O famoso “voto de cabresto” era outra tática usada pelos grandes proprietários rurais. Tratava-se de pressionar ou coagir o eleitor a votar em determinado candidato utilizando-se, para isso, dos seus jagunços e, até mesmo, de matadores profissionais para intimidá-lo.

Do pondo de vista econômico, o grande produto de exportação foi o café. O segundo produto foi a borracha da Amazônia, superando o açúcar. Era grande a compra desse produto pelos países mais desenvolvidos, principalmente, após a invenção da bicicleta com pneus de borracha, e, depois, com o surgimento do automóvel.

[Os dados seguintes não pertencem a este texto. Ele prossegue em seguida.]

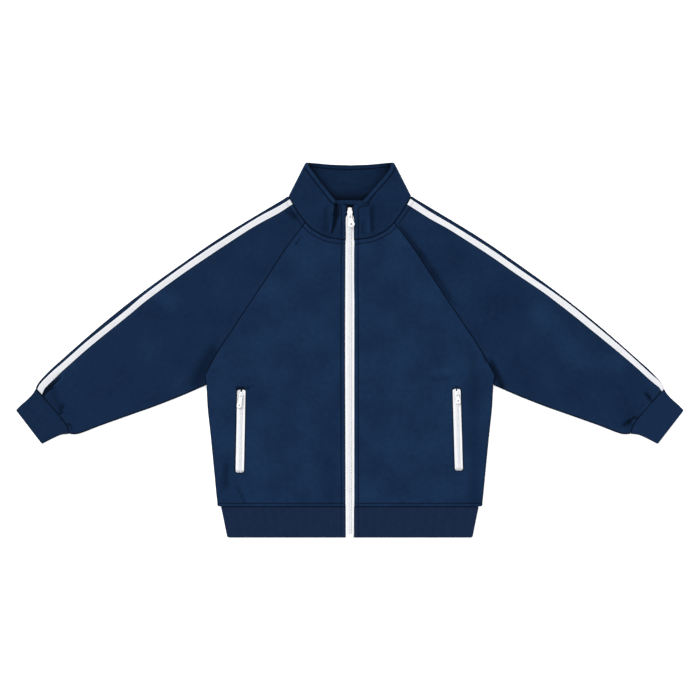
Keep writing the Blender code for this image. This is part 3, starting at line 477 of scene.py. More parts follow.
class Wire:
    def __init__(self, bench, socket):
        self.bench = bench
        self.socket = socket

    def maths(self, operation, *values):
        return self.bench.node("ShaderNodeMath", {"operation": operation}, dict(enumerate(values)))

    __add__, __radd__ = operator("ADD"), operator("ADD", True)
    __sub__, __rsub__ = operator("SUBTRACT"), operator("SUBTRACT", True)
    __mul__, __rmul__ = operator("MULTIPLY"), operator("MULTIPLY", True)
    __pow__ = operator("POWER")

    def sine(self):
        return self.maths("SINE", self)

    def size(self):
        return self.maths("ABSOLUTE", self)


class Bench:
    def __init__(self, tree):
        self.tree = tree

    def node(self, kind, settings={}, inputs={}, output=0):
        made = self.tree.nodes.new(kind)
        for key, value in settings.items():
            setattr(made, key, value)
        for key, value in inputs.items():
            socket = self.find(made.inputs, key)
            if isinstance(value, Wire):
                self.tree.links.new(value.socket, socket)
            else:
                socket.default_value = value
        return Wire(self, self.find(made.outputs, output)) if made.outputs else made

    def find(self, sockets, key):
        if isinstance(key, int):
            return sockets[key]
        return next(s for s in sockets if key in (s.identifier, s.name) and s.enabled)

    def others(self, wire, *outputs):
        made = wire.socket.node
        return [Wire(self, self.find(made.outputs, key)) for key in outputs]

    def blend(self, share, first, second):
        # two colours, or a colour and a wire, mixed by a share
        first, second = ((*value, 1) if isinstance(value, tuple) else value for value in (first, second))
        return self.node("ShaderNodeMix", {"data_type": "RGBA"},
                         {"Factor_Float": share, "A_Color": first, "B_Color": second}, "Result_Color")

    def attribute(self, name):
        return self.node("ShaderNodeAttribute", {"attribute_name": name}, {}, "Fac")


def finishBench(name):
    material = bpy.data.materials.new(name)
    material.use_nodes = True
    material.node_tree.nodes.clear()
    return material, Bench(material.node_tree)


def shadeFinish(bench, colour, roughness, normal=None, **fixed):
    inputs = {"Base Color": colour, "Roughness": roughness}
    inputs.update({key.replace("_", " "): value for key, value in fixed.items()})
    if normal is not None:
        inputs["Normal"] = normal
    shader = bench.node("ShaderNodeBsdfPrincipled", {}, inputs)
    bench.node("ShaderNodeOutputMaterial", {}, {"Surface": shader})


def inMillimetres(bench, place):
    return bench.node("ShaderNodeVectorMath", {"operation": "SCALE"}, {0: place, "Scale": 1 / mm})


def objectPlace(bench):
    return inMillimetres(bench, bench.node("ShaderNodeTexCoord", {}, {}, "Object"))


def grainPlace(bench):
    # the cloth's own coordinates in millimetres: across and along the grain
    scaled = inMillimetres(bench, bench.node("ShaderNodeUVMap", {"uv_map": "grain"}, {}, "UV"))
    across = bench.node("ShaderNodeSeparateXYZ", {}, {0: scaled})
    return scaled, across, bench.others(across, "Y")[0]


def cloudiness(bench, place, size, detail=2.0, rough=0.5):
    return bench.node("ShaderNodeTexNoise", {"noise_dimensions": "3D"},
                      {"Vector": place, "Scale": 1.0 / size, "Detail": detail, "Roughness": rough}, "Fac")


def bumpOf(bench, height, distance, strength=1.0):
    return bench.node("ShaderNodeBump", {},
                      {"Height": height, "Distance": distance * mm, "Strength": strength})


knitSheen = {"Specular_IOR_Level": 0.03, "Sheen_Weight": 0.02, "Sheen_Roughness": 0.5}
tricot = {
    "lighter": (0.0071, 0.0242, 0.0658), "darker": (0.0031, 0.0126, 0.0388),
    # the painted shade colour: what the shade attribute darkens the cloth toward
    "paintedShadeColour": (0.0003, 0.0032, 0.0105),
    "roughness": 0.62, "wale": 0.86, "course": 0.66, "loopDepth": 0.045,
}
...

No nível federal, a República Velha manteve, por um bom tempo, a chamada “política do café-com-leite”. Essa política se caracterizou pela liderança dos chefes políticos do Partido Republicano Paulista e do Partido Republicano Mineiro, e resultou, entre outras coisas, num revezamento de presidentes paulistas e mineiros até 1930. Na prática, a política do café-com-leite foi um acordo entre os grupos políticos de São Paulo (que produzia café) e Minas Gerais (que produzia leite) para um apoio mútuo em época de eleição para presidente. Nessa época esses dois estados (SP-MG) possuíam a maior quantidade de eleitores do país, de forma que eles, juntos, podiam decidir as eleições. Em uma época, Minas indicava o seu candidato e São Paulo o apoiava. Quando seu mandato terminava, era a vez de São Paulo indicar o seu candidato, e Minas o apoiava.

Na prática, nessa época não havia efetivamente uma “democracia”, pois a população mais pobre era facilmente manipulada pela classe mais abastada. Mas isso não significa que o povo brasileiro era passivo diante da exploração. Durante a República Velha houve várias revoltas populares contra o governo.